I only need to multiply integers of the order of $11!$ so standard 64 bit ints suffice.
EDIT: Divisor found! $1590429889$
So first of all, the Wilson's theorem trick slows down instead of speeding up after $2p_1$. Secondly, the trial division function is nearly infinitely parallelizable, which means that it's prone to being computed with a GPU. My friend wrote an implementation that can be found here. This can be run on CUDA compatible nvidia GPUs. Finding the factor took about 18 hours on a Nvidia GTX Titan X pascal.
A: By Mertens' theorem, we have
$$\prod_{p < n} \left(1 - \frac{1}{n}\right) \sim \frac{e^{-\gamma}}{\log(n)},$$
In particular, if you do "trial division" of a large number $N \gg b^2$ for $a < p < b$ with $a$ and $b$ very large, you
expect to fail to find a factor approximately
$$\prod_{a < p < b} \left(1 - \frac{1}{p} \right) \sim \frac{\log(a)}{\log(b)}$$
of the time. In your case, you have $a \sim 11!$.

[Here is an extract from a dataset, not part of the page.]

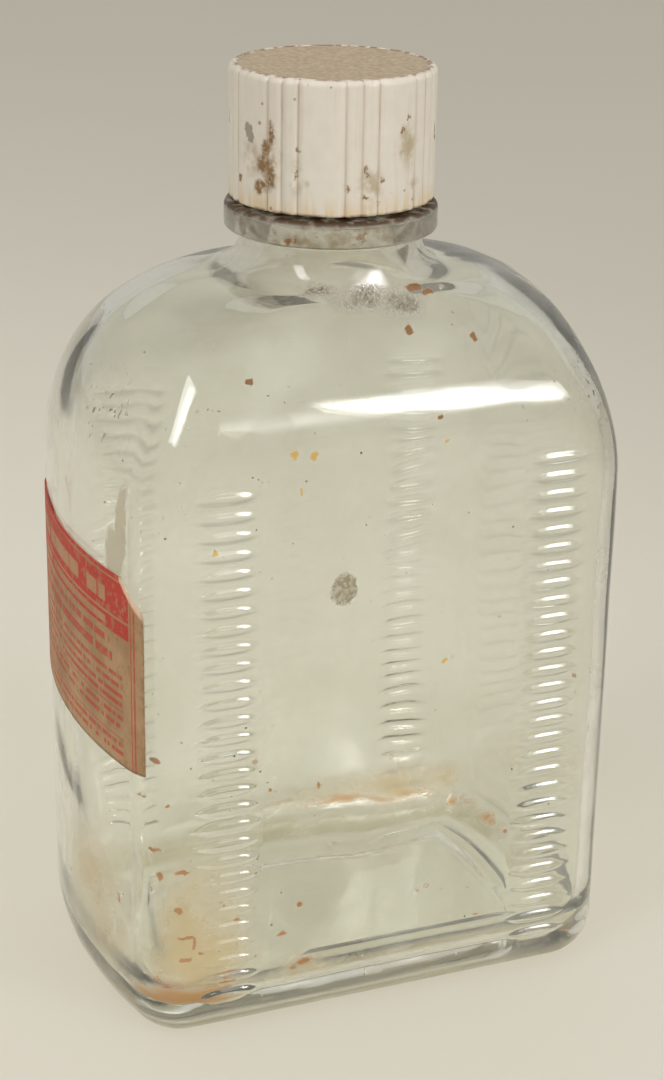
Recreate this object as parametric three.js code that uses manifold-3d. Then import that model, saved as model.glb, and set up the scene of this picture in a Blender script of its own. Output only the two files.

So, for example, to have a 50% chance of finding a factor, you would want to take $\log(b) \sim 2 \log(a)$,
or $b \sim a^2$. For $b = 11!$, this would involve trial division to primes well over $10^{15}$, and in particular (estimating using the prime number theorem) more than 10 trillion primes. That seems a little unlikely to ever be possible.
Note that $11!$ is about $39$ million. If you wanted merely to check the next 10 million primes after $11!$ (involving taking $b$ around $230$ million or so), your chance of finding a factor would be less than 10%.
In particular, even if you speed up your computation of $(11!)! \pmod p$ for $p \sim 10^{10}$ to one second (on pari currently it seems to take around 13 seconds), it would then take 80 days to have a 10% chance of finding an answer.